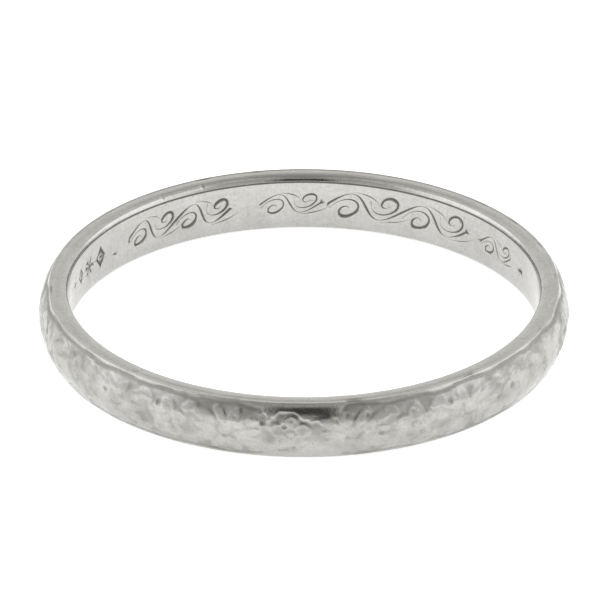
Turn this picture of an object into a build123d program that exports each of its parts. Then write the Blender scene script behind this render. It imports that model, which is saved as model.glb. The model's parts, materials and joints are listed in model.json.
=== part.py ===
"""A plain-bored, domed wedding band, made the bench way: a struck strip of white gold is bent
round until its two filed ends meet, and the joint is closed with one run of hard solder.

Row frame: millimetres, origin at the centre of the finger hole, half way across the band's
width. +Z runs along the finger, so the band lies flat on a table as it is modelled.
"""

import os
from math import degrees

from build123d import *

# ---- driving dimensions (mm, degrees) ----
finger_diameter = 17.3  # bore of the band, about a US size 7
band_width = 2.2  # along the finger
crown_thickness = 1.09  # bore to the top of the dome, the thickest place
rim_thickness = 0.68  # bore to the outer edge of the flat side
inner_bevel = 0.18  # rounding where each side runs into the bore
outer_easing = 0.05  # small rounding where each side runs into the dome
seam_gap = 0.10  # width of the solder between the strip's ends, at the bore
seam_bearing = 104.0  # where the joint lies, counted from +X towards +Y

# ---- worked out from them ----
bore_radius = finger_diameter / 2
crown_radius = bore_radius + crown_thickness
rim_radius = bore_radius + rim_thickness
half_width = band_width / 2
seam_angle = degrees(seam_gap / bore_radius)


def band_section(turned_to):
    """The band's D-shaped section, on the half plane at that bearing. X is the radius, Y is +Z."""
    half_plane = Plane(
        origin=(0, 0, 0),
        x_dir=Vector(1, 0, 0).rotate(Axis.Z, turned_to),
        z_dir=Vector(0, -1, 0).rotate(Axis.Z, turned_to),
    )
    with BuildSketch(half_plane) as section:
        with BuildLine():
            bore = Line((bore_radius, -half_width), (bore_radius, half_width))
            top_side = Line(bore @ 1, (rim_radius, half_width))
            dome = ThreePointArc(top_side @ 1, (crown_radius, 0), (rim_radius, -half_width))
            Line(dome @ 1, bore @ 0)
        make_face()
        by_radius = section.vertices().group_by(Axis((0, 0, 0), half_plane.x_dir))
        fillet(by_radius[0], inner_bevel)
        outer_corners = section.vertices().group_by(Axis((0, 0, 0), half_plane.x_dir))[-1]
        fillet(outer_corners, outer_easing)
    return section.sketch


# ---- band strip: one length of struck strip, bent round, its ends filed to the radius ----
with BuildPart() as band_strip:
    add(band_section(seam_bearing + seam_angle / 2))
    revolve(axis=Axis.Z, revolution_arc=360 - seam_angle)
band_strip.part.label = "band_strip"

# ---- solder seam: the hard solder that fills the joint, filed flush all round ----
with BuildPart() as solder_seam:
    add(band_section(seam_bearing - seam_angle / 2))
    revolve(axis=Axis.Z, revolution_arc=seam_angle)
solder_seam.part.label = "solder_seam"

os.makedirs("parts", exist_ok=True)
for piece in (band_strip, solder_seam):
    export_step(piece.part, f"parts/{piece.part.label}.step")
    print(piece.part.label, "volume", round(piece.part.volume, 3), "mm3", piece.part.bounding_box())
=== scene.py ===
"""A worn white-gold wedding band, made as it is on the bench: a strip is struck between dies,
its bore side is cut with a scroll and punched, and it is bent round and soldered shut."""

import json
from math import asin, atan2, ceil, cos, degrees, hypot, pi, radians, sin, sqrt

import bmesh
import bpy
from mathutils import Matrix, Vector
from mathutils.geometry import delaunay_2d_cdt
from mathutils.kdtree import KDTree


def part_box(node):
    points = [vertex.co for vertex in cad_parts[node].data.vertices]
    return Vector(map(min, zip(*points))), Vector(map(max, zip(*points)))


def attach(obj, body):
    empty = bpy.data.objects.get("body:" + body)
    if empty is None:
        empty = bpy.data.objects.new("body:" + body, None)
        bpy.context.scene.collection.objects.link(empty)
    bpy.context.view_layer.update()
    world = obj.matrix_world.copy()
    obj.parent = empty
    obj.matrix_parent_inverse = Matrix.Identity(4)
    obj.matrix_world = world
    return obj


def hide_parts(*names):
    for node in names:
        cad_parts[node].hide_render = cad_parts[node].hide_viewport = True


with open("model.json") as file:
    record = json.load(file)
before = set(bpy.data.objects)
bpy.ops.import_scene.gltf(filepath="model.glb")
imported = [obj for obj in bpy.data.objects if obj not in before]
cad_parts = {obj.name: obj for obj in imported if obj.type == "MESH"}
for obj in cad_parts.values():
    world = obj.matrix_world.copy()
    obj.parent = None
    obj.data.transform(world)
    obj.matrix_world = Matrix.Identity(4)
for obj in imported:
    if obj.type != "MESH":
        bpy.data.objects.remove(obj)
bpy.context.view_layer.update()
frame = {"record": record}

# ---- sizes, in millimetres and degrees; those of the band itself come from the frame ----
MM = 0.001
bore_mount = next(m for m in frame["record"]["mounts"] if m["name"] == "finger_bore")
seam_low, seam_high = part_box("solder_seam")
seam_middle = (seam_low + seam_high) / 2

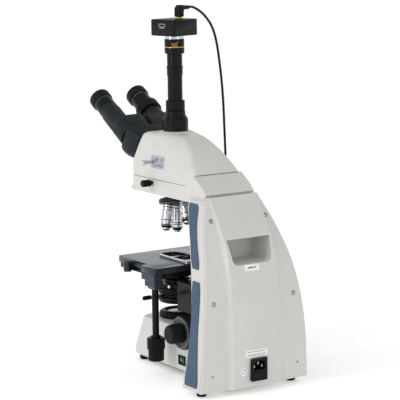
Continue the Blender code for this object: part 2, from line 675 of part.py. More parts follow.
def hub_shape(face):
    """Body between head and prisms: full and round in front, drawn in where it meets the head."""
    rings = []
    for along, half_w, low in ((0, 41.5, 250.5), (7, 45, 247.8), (15, 48, 246), (24, 49.5, 245.4),
                               (HUB_LENGTH - 1, 49.5, 245.4), (HUB_LENGTH, 48.5, 246.4)):
        outline = round_corners([(-half_w, low), (half_w, low), (half_w, 299), (-half_w, 299)],
                                [19, 19, 7, 7], 5)
        rings.append([(x, y, face + along) for x, y in outline])
    return loft(rings)


def make_binocular(root):
    """Placed on the tilted line of sight: x right, y up across it, z out to the user."""
    sight = Place("sight_line", (0, 0, 0), (pi / 2 - TILT, 0, 0), root)
    face = HEAD_FACE + GAP
    add("binocular_hub", hub_shape(face), GRAPHITE, sight)

    outline = round_corners([(1.2, -1), (14, -29), (53, -29), (53, 11), (4.7, 11)], [0, 5, 17, 16, 2], 4)
    start = face + HUB_LENGTH + GAP
    housing_end = start + 32
    eye_start = housing_end + 47 + GAP
    for side, sign in (("right", 1), ("left", -1)):
        hinge = Place(f"eye_hinge_{side}", (0, HINGE_RISE, 0), parent=sight)
        half = [(sign * x, y) for x, y in outline]
        shell = add(f"prism_{side}", prism(half, start, housing_end, chamfer=1.6), GRAPHITE, hinge)
        axis = (sign * IPD / 2, EYE_RISE - HINGE_RISE, 0)
        if side == "right":
            tube = solid((17, start + 20), (17, housing_end + 36), (16, housing_end + 37),
                         (16, housing_end + 47))
        else:
            tube = solid((17, start + 20), (17, housing_end + 24), (15.6, housing_end + 26),
                         (15.6, housing_end + 47))
            eye = Place("dioptre_axis", axis, parent=hinge)
            ring = lathe([(16, 0), (19.6, 0), (20.5, 1), (20.5, 15), (19.3, 17.5), (16, 17.5)], 32, 16,
                         0.7, (0.9, 15.1))
            add("dioptre_ring", ring, BLACK, eye, (0, 0, housing_end + 28))
        combine(shell, lathe(tube, 26), "UNION", hinge, axis)
        eye_end = HEAD_FACE + (145.7 if side == "right" else 149)
        eyepiece = lathe([(0, eye_start), (15.8, eye_start), (15.8, eye_end - 21), (16.6, eye_end - 20),
                          (17.5, eye_end - 18), (17.5, eye_end - 1.6), (16.6, eye_end - 0.3),
                          (14.8, eye_end),
                          (12.4, eye_end - 6.2), (0, eye_end - 6.2)], 24)
        add(f"eyepiece_{side}", eyepiece, RUBBER, hinge, axis)


# -------------------------------------------------- photo tube and camera
CAMERA_TURN = radians(12.3)     # the camera sits this far round from the stand
CAMERA_LOW = 534.3
CAMERA_HIGH = 560.0
PLUG_AT = (-11.0, -2.0)
CABLE_D = 4.0
CABLE_Z = 577.0


def make_photo_tube(root):
    flange = lathe([(12.3, BOSS_TOP + GAP), (20.3, BOSS_TOP + GAP), (20.3, 400.5), (16.4, 407),
                    (16.0, 414.2),
                    (12.3, 414.2)], 28)
    add("photo_flange", flange, BLACK, root)
    ring = lathe([(12.3, 0), (14.6, 0), (15.2, 0.8), (15.2, 15.2), (14.6, 16), (12.3, 16)], 32, 16, 0.6,
                 (0.7, 15.3))
    add("tube_clamp_ring", ring, BLACK, root, (0, 0, 414.7))
    tube = lathe(solid((11.9, BOSS_TOP + 2), (11.9, 470), (12.8, 470.6), (12.8, 482), (13.4, 482.4),
                       (13.4, 484.6),
                       (12.2, 485.4), (12.2, 505)), 24)
    add("photo_tube", tube, BLACK, root)
    adapter = lathe(solid((15.4, 505.4), (15.9, 506.4), (15.9, 529), (15.3, 530), (14.6, 530.2),
                          (14.6, 534)), 28)
    add("camera_adapter", adapter, BLACK, root)
    turned = Place("camera_turn", (0, 0, 0), (0, 0, CAMERA_TURN), root)
    height = CAMERA_HIGH - CAMERA_LOW
    corners = [(-27, -27), (27, -27), (27, 27), (-27, 27)]
    box = prism(round_corners(corners, 4.5, 4), CAMERA_LOW, CAMERA_LOW + height, chamfer=1)
    add("camera", box, BLACK, turned)
    plug = Place("plug_at", (*PLUG_AT, 0), (0, 0, CAMERA_TURN), root)
    body = prism([(-5.6, 563), (5.6, 563), (5.6, 573), (5.6, 581.3), (-1, 581.3), (-5.6, 576.5)], -5.6,
                 5.6, "XZ", 0.9)
    whole = add("camera_plug", body, BLACK, plug, turn=(0, 0, pi))
    combine(whole, lathe(solid((4.5, CAMERA_HIGH + GAP), (4.5, 564)), 20), "UNION", plug)
    arm = lathe(solid((4.2, 2), (4.0, 9), (3.4, 12), (3.2, 20.5)), 16)
    combine(whole, arm, "UNION", plug, (0, 0, CABLE_Z), (0, -pi / 2, 0))


# -------------------------------------------------------------------- cable
COIL_AT = (-84.0, 62.0)
COIL_R = 23.0
COIL_HALF_W = 6.4
COIL_H = 8.6


def cable_route():
    """The lead leaves the plug, arches over, hangs beside the stand and runs to the coil."""
    way = Vector((-cos(CAMERA_TURN), -sin(CAMERA_TURN), 0))
    start = Vector((*PLUG_AT, CABLE_Z)) + way * (20.5 + GAP)
    points = [start, start + way * 9]
    points += [Vector(p) for p in (
        (-54, -11.5, 571), (-67, -14.5, 562), (-80, -17, 548), (-89, -19, 531), (-95, -20.5, 510),
        (-99.5, -21.5, 485), (-103.5, -22, 455), (-107, -23, 418), (-109, -23.5, 375),
        (-110.5, -23.5, 330),
        (-111.5, -23.5, 280), (-112, -23.5, 230), (-112.3, -23.5, 180), (-112.5, -23.5, 130),
        (-112.5, -23.5, 85),
        (-112.3, -22.5, 48), (-112, -18.5, 21), (-111.6, -8, 5.5), (-111.3, 8, 2.15), (-111.2, 26, 2.1),
        (-111.2, 46.4, 2.1))]
    return points


def smooth(points, spacing):
    """Evenly spaced points on a Catmull-Rom curve through the route's points."""
    fine = []
    for index in range(len(points) - 1):
        a, b = points[index], points[index + 1]
        before = points[index - 1] if index else a * 2 - b
        after = points[index + 2] if index + 2 < len(points) else b * 2 - a
        for step in range(24):
            u = step / 24
            fine.append(0.5 * (2 * a + (b - before) * u + (2 * before - 5 * a + 4 * b - after) * u**2
                               + (3 * a - before - 3 * b + after) * u**3))
    fine.append(points[-1])
    total = sum((q - p).length for p, q in zip(fine, fine[1:]))
    count = max(2, round(total / spacing))
    kept = [fine[0]]
    walked = 0.0
    for p, q in zip(fine, fine[1:]):
        walked += (q - p).length
        if walked >= total * len(kept) / count and len(kept) < count:
            kept.append(q)
    kept.append(fine[-1])
    return kept


def make_cable(root):
    points = smooth(cable_route(), CABLE_D * 3)
    curve = bpy.data.curves.new("camera_cable", "CURVE")
    curve.dimensions = "3D"
    curve.bevel_depth = CABLE_D / 2 * MM
    curve.bevel_resolution = 2
    curve.use_fill_caps = True
    spline = curve.splines.new("POLY")
    spline.points.add(len(points) - 1)
    for slot, point in zip(spline.points, points):
        slot.co = (*(point * MM), 1)
    lead = bpy.data.objects.new("camera_cable", curve)
    bpy.context.collection.objects.link(lead)
    lead.parent = root.empty
    curve.materials.append(material(*RUBBER))

    low, high = COIL_R - COIL_HALF_W, COIL_R + COIL_HALF_W
    ring = lathe([(low, 2), (low + 1.8, 0.05), (high - 1.8, 0.05), (high, 2), (high, COIL_H - 2),
                  (high - 1.8, COIL_H), (low + 1.8, COIL_H), (low, COIL_H - 2)], 30)
    add("cable_coil", ring, RUBBER, root, (*COIL_AT, 0))

    plug_x = COIL_AT[0] + 27.2
    relief = lathe(solid((2.2, 0), (4, 9), (4, 14)), 12)
    plug = add("usb_plug", block((16, 26, 7.9), (0, 0, 0), 1.4, 2), BLACK, root, (plug_x, 23, 4))
    combine(plug, relief, "UNION", root, (plug_x, 46.2, 4), (pi / 2, 0, 0))
    combine(plug, block((12, 20, 4.5), (0, 0, 0)), "UNION", root, (plug_x, 1.2, 4))
    combine(plug, block((11.2, 9, 1.6), (0, 0, 0)), "DIFFERENCE", root, (plug_x, -8, 3))


def main():
    clear_scene()
    root = Place("microscope", (0, AXIS_Y, 0))
    make_stand(root)
    make_cover(root)
    make_inserts(root)
    make_underside(root)
    make_inlet(root)
    make_switch(root)
    make_focus(root)
    make_collector(root)
    lift = Place("stage_lift", parent=root)
    make_condenser(lift)
    make_stage(lift)
    make_nosepiece(root)
    make_head(root)
    make_binocular(root)
    make_photo_tube(root)
    make_cable(root)


main()
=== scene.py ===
"""Looks of a trinocular laboratory microscope with a camera on its photo tube.

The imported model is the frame: every piece here lies where its node lies.  Places
are given in millimetres from the vertical optical axis, as in the frame: x is
the user's right, y runs away from the user, z is the height above the table.
"""
import json
from math import cos, pi, radians, sin, tan

import bmesh
import bpy
from mathutils import Matrix, Vector
from mathutils.bvhtree import BVHTree


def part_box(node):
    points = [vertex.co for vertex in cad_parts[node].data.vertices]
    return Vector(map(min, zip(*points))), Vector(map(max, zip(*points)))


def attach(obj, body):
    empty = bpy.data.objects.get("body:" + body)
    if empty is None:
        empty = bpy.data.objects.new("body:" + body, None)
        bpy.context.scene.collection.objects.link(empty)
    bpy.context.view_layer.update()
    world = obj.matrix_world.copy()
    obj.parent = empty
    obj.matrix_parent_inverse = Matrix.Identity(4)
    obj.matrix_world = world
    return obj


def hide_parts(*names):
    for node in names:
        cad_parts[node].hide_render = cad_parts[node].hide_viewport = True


MM = 0.001
TILT = radians(30)            # line of sight above the horizontal
TURRET_TILT = radians(15)
CAMERA_TURN = radians(12.3)   # the camera box against the stand
IPD = 72.0                    # distance between the eyepieces

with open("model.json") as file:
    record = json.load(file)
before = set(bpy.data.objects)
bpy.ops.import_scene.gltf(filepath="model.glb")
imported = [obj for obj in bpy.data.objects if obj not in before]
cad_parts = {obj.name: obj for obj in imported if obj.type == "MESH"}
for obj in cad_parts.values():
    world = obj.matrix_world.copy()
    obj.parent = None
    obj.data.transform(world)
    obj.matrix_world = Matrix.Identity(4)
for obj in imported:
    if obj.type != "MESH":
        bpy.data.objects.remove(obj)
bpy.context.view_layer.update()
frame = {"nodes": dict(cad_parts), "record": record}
BODY_OF = {node: body for body, nodes in frame["record"]["behaviour"]["bodies"].items() for node in nodes}
AXIS_Y = sum(corner.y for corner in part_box("photo_tube")) / 2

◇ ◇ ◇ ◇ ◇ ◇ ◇

- **Description of the task**:
Copy out every line of the listing that contains the string "with".

- **Task output**:
round until its two filed ends meet, and the joint is closed with one run of hard solder.
    with BuildSketch(half_plane) as section:
        with BuildLine():
with BuildPart() as band_strip:
with BuildPart() as solder_seam:
its bore side is cut with a scroll and punched, and it is bent round and soldered shut."""
with open("model.json") as file:
"""Looks of a trinocular laboratory microscope with a camera on its photo tube.
with open("model.json") as file:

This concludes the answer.